如何正确对待死者,是荀子极为重视的一个问题。“丧事尚亲”,以死者的亲人为主。他非常详细地讨论了对待死者的做法:葬礼和悼念仪式。该仪式涉及生者和死者,生者要为死者擦洗身体,为死者梳头。“社会”这个词不止是活着的人的相互交流,而且应该被延伸到生者和死者的交流。荀子规定殡殓时间最短不少于50天,为的是让那些远道而来奔丧的亲属友朋能见死者最后一面。(“故殡,久不过七十日,速不损五十日。是何也?曰:远者可以至矣”)。他认为:死者是最不能够保护自己利益的人,他们是弱者中的最弱者,活着的人要通过某种仪式的训练以便学会尊重死者,哪怕是被阉割的罪犯也有权参加葬礼。(当然其葬礼相比其他人应该是简单而低调的,但突显出荀子的人道主义色彩)。

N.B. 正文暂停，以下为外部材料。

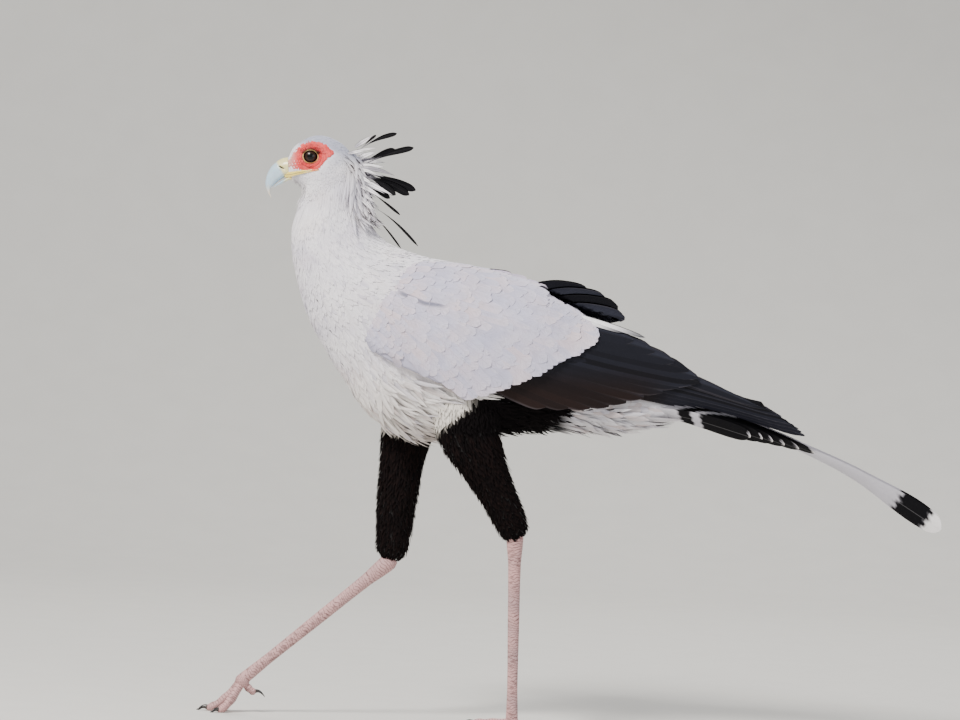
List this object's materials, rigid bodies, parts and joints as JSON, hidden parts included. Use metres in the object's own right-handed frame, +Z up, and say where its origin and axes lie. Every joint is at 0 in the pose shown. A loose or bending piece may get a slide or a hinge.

荀子主张丧礼就是用活人的生活和需要去装饰死者,就如活人护送死者到达某一个地方。他在对性情欲的深刻理解之上,必然认为:人之情甚不美,于是需要外在的缘饰。“丧礼者,以生者饰死者也。”荀子强调生者对死者必须“饰”,“不饰则恶,恶则不哀”(倘若对尸体不装饰,那死者会变得很恐怖;倘若很恐怖,生者就不会感到悲哀了);他还指出,被装饰的尸体要挪得远些,因为距离近了,会产生轻视的感觉,由轻视产生厌烦,由厌烦产生怠慢,而怠慢就显示不出敬畏(“尒则玩,玩则厌,厌则忘,忘则不敬”)。在荀子看来:从入殓到殡葬的过程,死者离开生者的视线越来越远,使生者对死者保持着一种敬畏,日子久远,生者的内心哀痛日趋平复,这有利于生者(“动而远,所以遂敬也;久而平,所以优生也”)。而“以敬饰之”是根据死者的身份等级而定“衣衾多少、厚薄之数”,连棺椁的长度、重量及装饰都是有区别的,“变而饰”乃是“丧礼之凡”(“凡”谓常道)。如那些“刑余罪人之丧不得合族党,独属妻子,棺椁三寸,衣衾三领,不得饰棺”。那些受到刑律制裁的罪人被埋葬之后,其亲属应即刻回到平时的状态,好比没有死人一样(“刑余罪人已葬埋,若无丧者而止”)。
主张厚葬,抨击墨子的节葬,是荀子的殡葬思想中毋庸讳言的内容。客观说,在丧葬问题上,孔子并不主张厚葬(“以其奢也,宁俭”),而是崇尚精神性的悼念(“不重奢华,重在哀戚”),但是,到了战国时期,儒家的丧葬观随着社会变化出现了根本性的转折,呈现出由重精神的殡葬观向重物质的殡葬观转移趋势,由俭而奢、由简而繁便是这一变化的表征。墨家指责等级性的礼制和繁复的礼节仪式,非难乐的制作和享受,同时反对儒家的厚葬,“死又厚为棺椁,多为衣裘”(《墨子·七患》),认为它导致社会贫穷、资源浪费。而荀子反对墨家的节葬,从一个侧面可以看出他是在站在“敬始慎终”的立场上为厚葬辩护,提倡依据礼制举行丧礼和祭礼。(“祭者,志意思慕之情也,忠信爱敬之至矣,礼节文貌之盛矣。”)荀子甚至极而言之:“夫厚其生而薄其死,是敬其有知而慢其无知也,是奸人之道而倍(背)叛之心也。”
我国著名历史学家冯友兰评价:“荀子以其自然主义的哲学,与丧祭礼以新意义,此荀子之一大贡献也。”(《中国哲学史》上册)我认为,这一论断是公允的。